— START INFORMATION SHOWN —
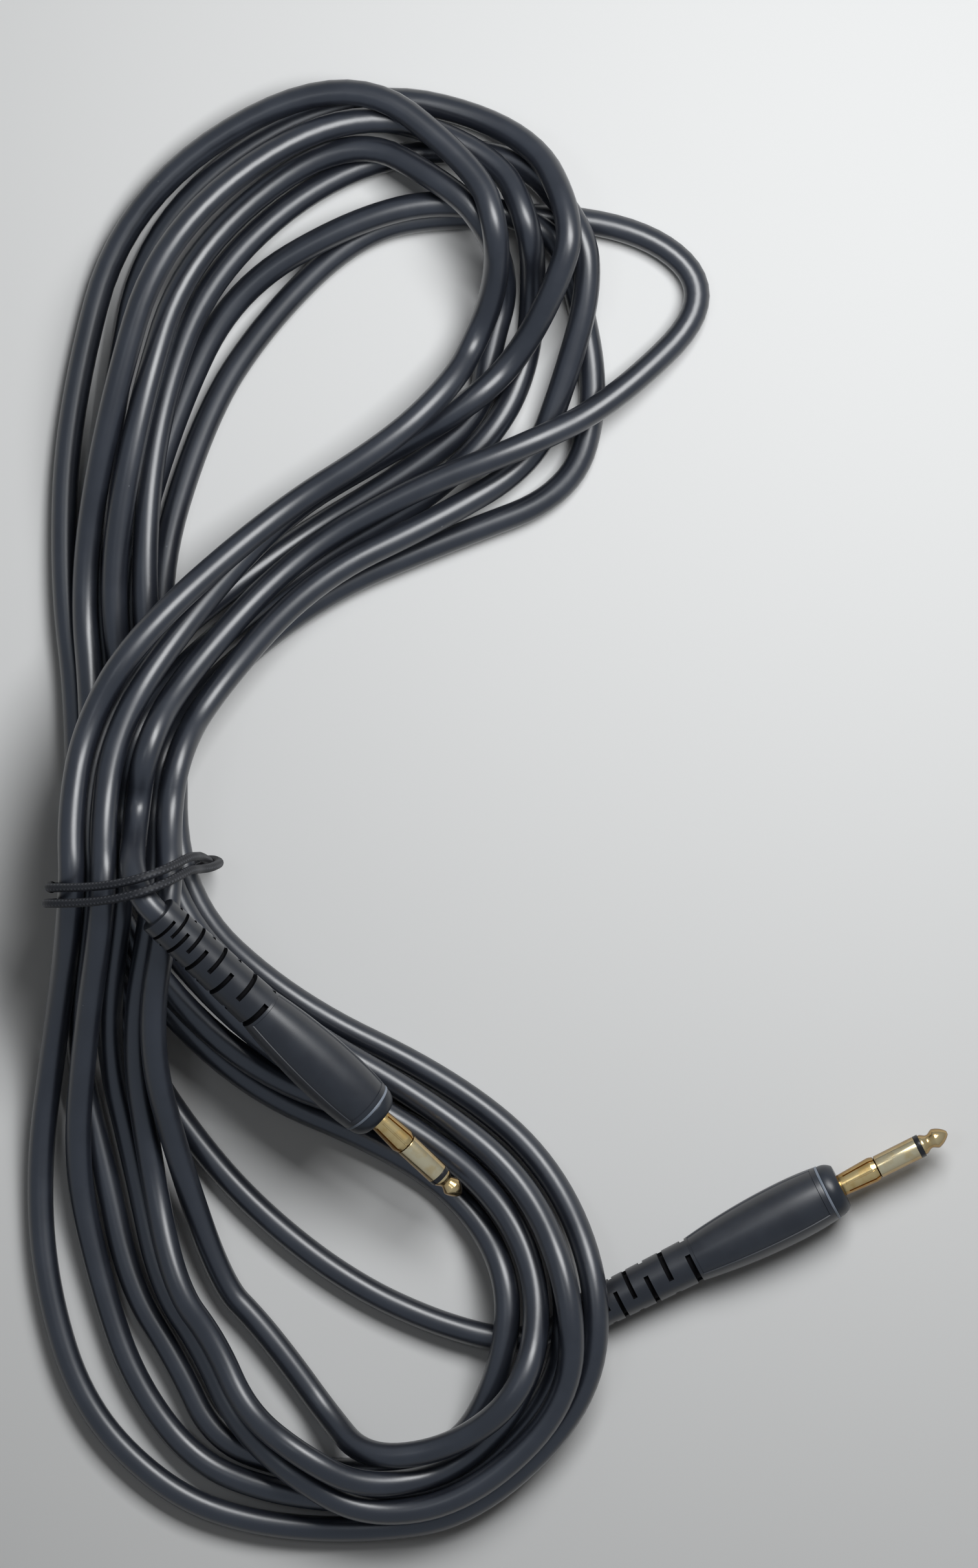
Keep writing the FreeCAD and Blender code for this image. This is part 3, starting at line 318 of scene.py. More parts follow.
class PaintShop:
    """Makes each finish's material, once for each way that its pattern is turned."""

    def __init__(self) -> None:
        """Build the shared effects."""
        self.effects = Effects()
        self.made: dict[str, bpy.types.Material] = {}

    def material(self, finish: Finish, plug: Optional["PlugPlace"] = None) -> bpy.types.Material:
        """The material of a finish.

        Args:
            finish: the finish.
            plug: the plug whose axes a turned or a braided pattern follows.

        Returns:
            The material, made on its first use.
        """
        follows = plug is not None and finish.pattern in (Pattern.TURNED, Pattern.BRAIDED)
        name = finish.name + (plug.mark if follows else "")
        if name not in self.made:
            self.made[name] = self._make(name, finish, plug.axes if follows else None)
        return self.made[name]

    def _make(self, name: str, finish: Finish, turn: Optional[Matrix]) -> bpy.types.Material:
        """Wire one material.

        Args:
            name: the material's name.
            finish: the finish.
            turn: the axes that the pattern follows, or None.

        Returns:
            The material.
        """
        material = bpy.data.materials.new(name)
        material.use_nodes = True
        material.diffuse_color = (*finish.colour, 1.0)
        wiring = Wiring(material.node_tree)
        spot = place = wiring.add("TexCoord")["Object"]
        if turn is not None:
            values = {"Location": turn.to_translation(), "Rotation": turn.to_euler(), "Vector": spot}
            place = wiring.add("Mapping", values, vector_type="TEXTURE")["Vector"]
        fine = self.effects.rings if finish.pattern is Pattern.TURNED else self.effects.grain
        values = {"Scale": finish.grain, "Roughness": finish.roughness, "Spread": finish.spread}
        effect = wiring.add("Group", {**values, "Vector": place}, node_tree=fine)
        share, height = effect["Patches"], effect["Height"]
        if finish.pattern in (Pattern.WOVEN, Pattern.BRAIDED):
            values = {"Vector": spot, "Along": finish.grain, "Round": finish.grain}
            if finish.pattern is Pattern.WOVEN:
                chart = wiring.add("TexCoord")["UV"]
                values = {"Vector": chart, "Along": THREADS_ALONG, "Round": THREADS_ROUND}
            weave = wiring.add("Group", values, node_tree=self.effects.weave)
            share, height = weave["Threads"], weave["Height"]
        colour = wiring.mix(share, (*finish.colour, 1.0), finish.broad)
        # Painted shade: the edge colour darkens the surface where it turns away from the camera.
        if finish.edge:
            edge_shade = wiring.add("LayerWeight", {"Blend": EDGE_SHADE_BLEND})["Facing"]
            colour = wiring.mix(edge_shade, colour, finish.edge)
        if finish.specks:
            values = {"Scale": DUST_SCALE, "Amount": finish.specks, "Vector": place}
            mask = wiring.add("Group", values, node_tree=self.effects.specks)["Mask"]
            colour = wiring.mix(mask, colour, DUST)
        bump = wiring.add("Bump", {"Distance": finish.depth, "Height": height})
        wiring.feed(material.node_tree.nodes["Principled BSDF"].inputs, {
            "Metallic": finish.metallic, "Specular IOR Level": finish.specular, "Coat Weight": finish.coat,
            "Coat Roughness": finish.coat_roughness, "Roughness": effect["Roughness"], "Base Color": colour,
            "Normal": bump["Normal"],
        })
        return material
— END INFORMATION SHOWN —
(AIM OF THE EXERCISE): Please write out the material word for word from its first line through the line holding "of a finish.", including both, and no line past it.

(SOLUTION FOR THIS EXERCISE):
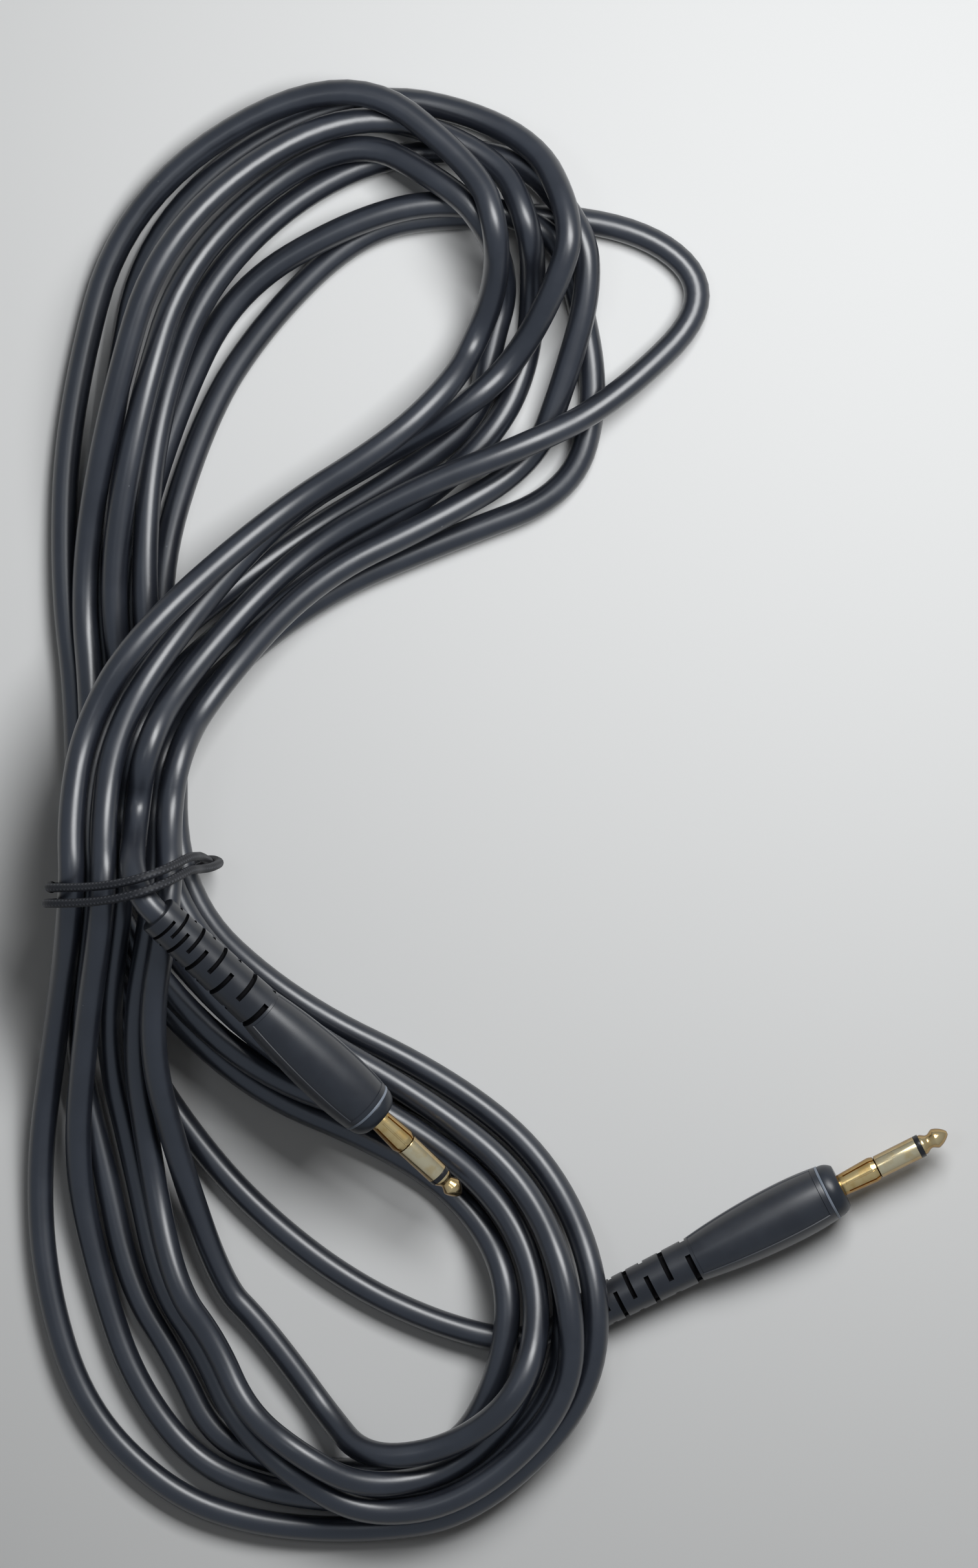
Keep writing the FreeCAD and Blender code for this image. This is part 3, starting at line 318 of scene.py. More parts follow.
class PaintShop:
    """Makes each finish's material, once for each way that its pattern is turned."""

    def __init__(self) -> None:
        """Build the shared effects."""
        self.effects = Effects()
        self.made: dict[str, bpy.types.Material] = {}

    def material(self, finish: Finish, plug: Optional["PlugPlace"] = None) -> bpy.types.Material:
        """The material of a finish.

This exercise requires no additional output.